**Required task**: Write out exactly the lines that run from the line containing "The three.js and" through the line containing "all round: a"; both end lines belong to the answer.

**Dataset extract**:
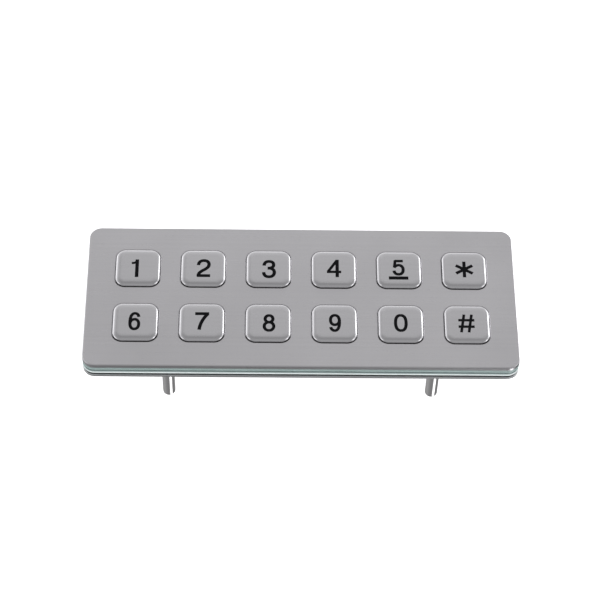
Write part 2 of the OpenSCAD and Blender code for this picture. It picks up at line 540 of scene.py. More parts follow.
def round_rect(width: float, height: float, radius: float, centre: tuple = (0.0, 0.0),
               hole: bool = False, arc_steps: int = 10) -> Loop:
    """Outline of a rectangle with round corners.

    Each corner is a quarter circle about its own centre, from angle k quarter-turns on.

    Args:
        width: Full size along X.
        height: Full size along Y.
        radius: Corner radius.
        centre: Middle of the rectangle.
        hole: True if the material is outside the outline.
        arc_steps: Stretches in each corner.

    Returns:
        The outline, anticlockwise.
    """
    quarter = np.arange(4)[:, None]
    angle = (quarter + np.linspace(0.0, 1.0, arc_steps + 1)[None, :]) * math.pi / 2
    sx = np.array([1.0, -1.0, -1.0, 1.0])[:, None]
    sy = np.array([1.0, 1.0, -1.0, -1.0])[:, None]
    out = np.stack([np.cos(angle), np.sin(angle)], axis=-1).reshape(-1, 2)
    x = centre[0] + sx * (width / 2 - radius) + radius * np.cos(angle)
    y = centre[1] + sy * (height / 2 - radius) + radius * np.sin(angle)
    return Loop(np.stack([x, y], axis=-1).reshape(-1, 2), out, hole)


def round_hole(radius: float, centre: tuple, steps: int = 32) -> Loop:
    """Outline of a round hole: its centre plus the radius along evenly spaced directions.

    Args:
        radius: The hole's radius.
        centre: Its middle.
        steps: Number of points.

    Returns:
        The outline, anticlockwise.
    """
    angle = np.arange(steps) * 2 * math.pi / steps
    out = np.column_stack([np.cos(angle), np.sin(angle)])
    return Loop(np.asarray(centre) + radius * out, out, True)


def fillet(top: float, across: float, down: float, steps: int = 5) -> list[tuple[float, float]]:
    """Profile of a rounded edge, from the flat face out and down to the wall.

    A quarter ellipse: the inset is across times one less the sine, and the drop is down times one
    less the cosine.

    Args:
        top: Height of the flat face.
        across: How far the round reaches in over the face.
        down: How far it reaches down the wall, negative to go up.
        steps: Stretches in the round.

    Returns:
        Pairs of inset and height.
    """
    turn = np.linspace(0.0, math.pi / 2, steps + 1)
    return list(zip(across * (1 - np.sin(turn)), top - down * (1 - np.cos(turn))))


def pillow(top: float, across: float, down: float, power: float, steps: int = 14) -> list:
    """Profile of a pillowed edge, from the flat face out and down to the wall.

    A quarter superellipse: the part of across gone over and the part of down still left, each to
    the given power, add up to one, so the slope starts gently and ends steep.

    Args:
        top: Height of the flat face.
        across: How far the pillow reaches in over the face.
        down: How far it reaches down the wall.
        power: Two for an ellipse; more keeps the face flat for longer.
        steps: Stretches in the pillow.

    Returns:
        Pairs of inset and height.
    """
    turn = np.linspace(0.0, math.pi / 2, steps + 1)
    over = np.sin(turn) ** (2 / power)
    left = np.maximum(np.cos(turn), 0.0) ** (2 / power)
    return list(zip(across * (1 - over), top - down * (1 - left)))


def triangles(rings: list[np.ndarray], near: float,
              union: bool) -> tuple[np.ndarray, np.ndarray]:
    """Cut the plane inside some outlines into triangles, whose edges keep to the outlines.

    For a union, a triangle inside any outline is kept. Otherwise the first outline holds the
    material and the others are holes, so a triangle is kept if it is inside the first alone.

    Args:
        rings: The outlines, each n by 2, anticlockwise, in millimetres.
        near: Points closer than this are joined.
        union: Whether the outlines are laid over each other.

    Returns:
        The points, and the triangles as numbers of those points.
    """
    starts = np.cumsum([0] + [len(ring) for ring in rings])
    outlines = [list(range(a, b)) for a, b in zip(starts, starts[1:])]
    plan = [Vector(point) for point in np.concatenate(rings).tolist()]
    found = delaunay_2d_cdt(plan, [], outlines, CDT_INSIDE, near, True)
    points, faces, owners = found[0], found[2], found[5]
    kept = [face for face, inside in zip(faces, owners)
            if inside and (union or list(inside) == [0])]
    return np.array([tuple(point) for point in points]), np.array(kept)


class Shell:
    """Gathers grids and flat faces into one closed mesh."""

    def __init__(self) -> None:
        """Start empty."""
        self.points: list[np.ndarray] = []
        self.faces: list[np.ndarray] = []
        self.smooth: list[np.ndarray] = []
        self.count = 0

    def add(self, points: np.ndarray, faces: np.ndarray, smooth: bool) -> None:
        """Add points and the faces between them.

        Args:
            points: n by 3 positions.
            faces: m by 3 or 4 numbers of those points, anticlockwise from outside.
            smooth: Whether the faces are shaded smooth.
        """
        self.points.append(points)
        self.faces.append(faces + self.count)
        self.smooth.append(np.full(len(faces), smooth))
        self.count += len(points)

    def grid(self, surface: np.ndarray, wrap: bool = False, flip: bool = False) -> None:
        """Add a surface of two parameters as quads, shaded smooth.

        Args:
            surface: Rows by columns by 3 positions; the columns always close on themselves.
            wrap: Whether the rows close too.
            flip: Whether to turn its faces over.
        """
        rows, columns = surface.shape[:2]
        number = np.arange(rows * columns).reshape(rows, columns)
        corners = [number, np.roll(number, -1, axis=0)]
        corners += [np.roll(corner, -1, axis=1) for corner in corners[::-1]]
        last = rows if wrap else rows - 1
        quads = np.stack([corner[:last] for corner in corners], axis=-1).reshape(-1, 4)
        self.add(surface.reshape(-1, 3), quads[:, ::-1] if flip else quads, True)

    def wall(self, loop: Loop, profile: list[tuple[float, float]], wrap: bool = False) -> None:
        """Carry a profile round an outline, from its top down.

        Args:
            loop: The outline.
            profile: Pairs of inset and height, from the top face down.
            wrap: Whether the profile closes on itself.
        """
        rows = np.stack([loop.row(inset, z) for inset, z in profile])
        self.grid(rows, wrap=wrap, flip=loop.hole)

    def flat(self, rings: list[np.ndarray], up: bool = True) -> None:
        """Fill the flat face between an outer ring and any holes in it.

        Args:
            rings: The outer ring and then the holes, each n by 3 at one height.
            up: Whether the face looks up.
        """
        spots, faces = triangles([ring[:, :2] * CDT_UNIT for ring in rings], FACE_NEAR, False)
        points = np.column_stack([spots / CDT_UNIT, np.full(len(spots), rings[0][0, 2])])
        self.add(points, faces if up else faces[:, ::-1], False)

    def build(self, name: str, material: bpy.types.Material) -> bpy.types.Object:
        """Mark the creases, weld everything and make the object.

        Args:
            name: The piece's name.
            material: Its finish.

        Returns:
            The new object, at the origin.
        """
        mesh = bpy.data.meshes.new(name)
        faces = [face for block in self.faces for face in block.tolist()]
        mesh.from_pydata(np.concatenate(self.points), [], faces)
        mesh.set_sharp_from_angle(angle=CREASE)
        mesh.polygons.foreach_set("use_smooth", np.concatenate(self.smooth))
        work = bmesh.new()
        work.from_mesh(mesh)
        bmesh.ops.remove_doubles(work, verts=work.verts, dist=WELD)
        bmesh.ops.dissolve_degenerate(work, edges=work.edges, dist=WELD / 2)
        work.to_mesh(mesh)
        work.free()
        mesh.materials.append(material)
        mesh.validate()
        piece = bpy.data.objects.new(name, mesh)
        bpy.context.scene.collection.objects.link(piece)
        return piece


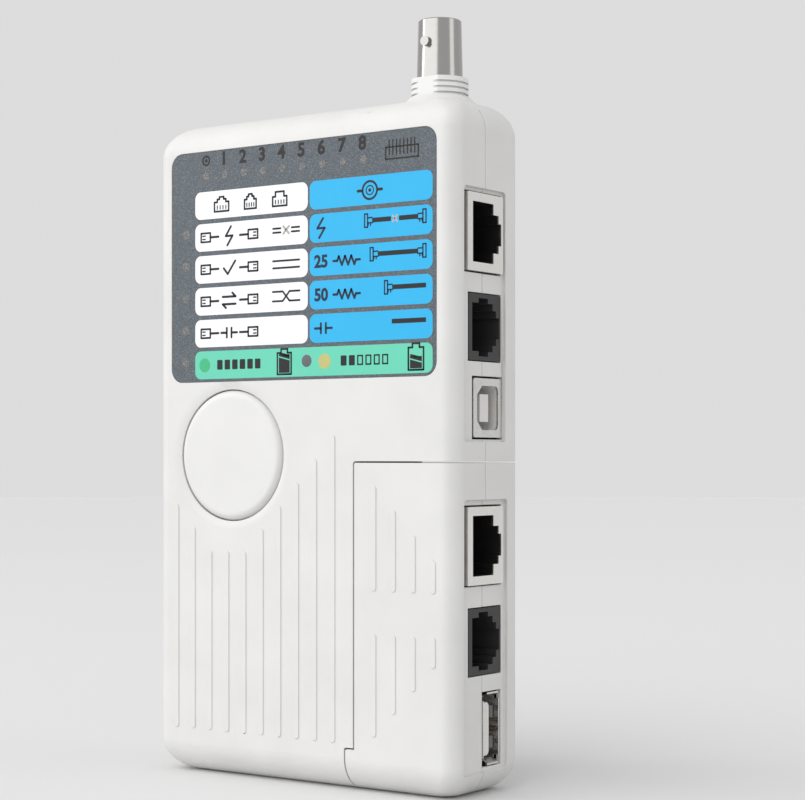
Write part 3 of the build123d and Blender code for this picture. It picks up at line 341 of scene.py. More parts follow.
@dataclass(frozen=True)
class PrintedFilm:
    """Speckled polyester film, or ink on it, with a light orange-peel surface."""

    name: str
    colour: Colour
    speckle: Colour
    speckle_share: float = 0.35
    speckle_mm: float = 0.17
    roughness: float = 0.38
    peel_mm: float = 0.35

    def make(self) -> bpy.types.Material:
        """Build the material.

        Returns:
            The finished material.
        """
        graph = Graph(self.name)
        dots = graph.noise(self.speckle_mm, 1.0, 0.8)
        drift = graph.noise(7.0, 2.0, 0.5)
        scuff = graph.noise(2.0, 5.0, 0.8, graph.stretched((1.0, 1.0, 0.22))).ramp(0.62, 0.8)
        body = graph.mix(drift.ramp(0.3, 0.7, 0.0, 0.5), self.colour, shaded(self.colour, 0.93))
        colour = graph.mix(dots.ramp(0.5, 0.66, 0.0, self.speckle_share), body, self.speckle)
        colour = graph.mix(scuff * 0.12, colour, shaded(self.colour, 1.25, 0.04))
        gloss = dots.ramp(0.3, 0.7, self.roughness - 0.04, self.roughness + 0.08) + scuff * 0.12
        normal = graph.bump(graph.noise(self.peel_mm, 2.0, 0.5), 0.006, 0.6)
        return graph.dress(base_color=colour, roughness=gloss, normal=normal, specular_ior_level=0.3)


class Lay(Enum):
    """Direction in which a metal was drawn or brushed."""

    ALONG_X = (0.05, 1.0, 1.0)
    ALONG_Z = (1.0, 1.0, 0.05)
    ROUND_Z = (0.25, 0.25, 1.0)


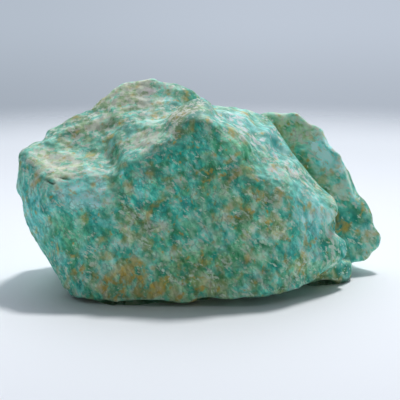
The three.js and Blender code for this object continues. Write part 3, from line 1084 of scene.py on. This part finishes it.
class Room(Shader):
    """The light all round: a few soft glows from above the level, and a grey-blue backdrop below it."""

    def __init__(self):
        self.world = bpy.data.worlds.new("room")
        self.world.use_nodes = True
        self.tree = self.world.node_tree
        self.tree.nodes.clear()
        direction = self.node("ShaderNodeTexCoord").outputs["Generated"]
        parts = self.node("ShaderNodeSeparateXYZ", Vector=direction)
        sky = (0.0, 0.0, 0.0, 1)
        for glow in GLOWS:
            sky = self.mix(1.0, sky, self.glow(direction, glow), "ADD")
        across = self.ramp(parts.outputs["X"], *WALL["left_to_right"])
        wall = self.mix(across, WALL["left"], WALL["right"])
        low = self.ramp(parts.outputs["Z"], *WALL["high_to_low"])
        wall = self.multiply(wall, self.mix(low, (1, 1, 1, 1), WALL["low"]))
        below = self.ramp(parts.outputs["Z"], *WALL["from_sky"])
        background = self.node("ShaderNodeBackground", Color=self.mix(below, sky, wall))
        self.node("ShaderNodeOutputWorld", Surface=background.outputs[0])

    def glow(self, direction, glow):
        """Light that is strongest towards one side and fades away from it."""
        towards = self.node("ShaderNodeVectorMath", {"operation": "DOT_PRODUCT"})
        self.feed(towards, "#0", direction)
        self.feed(towards, "#1", Vector(glow["way"]).normalized())
        fall = self.math("POWER", self.math("MAXIMUM", towards.outputs["Value"], 0.0), glow["narrow"])
        strength = self.times(fall, glow["strength"])
        return self.multiply((*glow["colour"], 1), self.grey(strength))

    def grey(self, value):
        return self.node("ShaderNodeCombineColor", Red=value, Green=value, Blue=value).outputs[0]


def make_light():
    bpy.context.scene.world = Room().world
    data = bpy.data.lights.new("key", "AREA")
    data.shape = "DISK"
    data.size = KEY["size"] * MM
    data.energy = KEY["power"]
    data.color = KEY["colour"]
    light = bpy.data.objects.new("key", data)
    bpy.context.scene.collection.objects.link(light)
    way = Vector(KEY["way"]).normalized()
    light.location = way * KEY["distance"] * MM
    light.rotation_euler = way.to_track_quat("Z", "Y").to_euler()


# The camera looks along +Y and down by 12 degrees, from about a third of a metre away.
CAMERA = {
    "place": (-0.38, -322.4, 87.9),
    "fall": 12.0,
    "lens": 150.0,
    "shift": (-0.0025, -0.0418),
    "sees": (10, 10000),  # mm: the nearest and the farthest that it sees
}


def make_camera():
    data = bpy.data.cameras.new("camera")
    data.lens = CAMERA["lens"]
    data.shift_x, data.shift_y = CAMERA["shift"]
    data.clip_start, data.clip_end = (distance * MM for distance in CAMERA["sees"])
    camera = bpy.data.objects.new("camera", data)
    bpy.context.scene.collection.objects.link(camera)
    camera.location = Vector(CAMERA["place"]) * MM
    camera.rotation_euler = (math.radians(90 - CAMERA["fall"]), 0, 0)
    bpy.context.scene.camera = camera


make_stone()
make_floor()
make_light()
make_camera()
bpy.context.scene.view_settings.view_transform = "Standard"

**Reply**:
The three.js and Blender code for this object continues. Write part 3, from line 1084 of scene.py on. This part finishes it.
class Room(Shader):
    """The light all round: a few soft glows from above the level, and a grey-blue backdrop below it."""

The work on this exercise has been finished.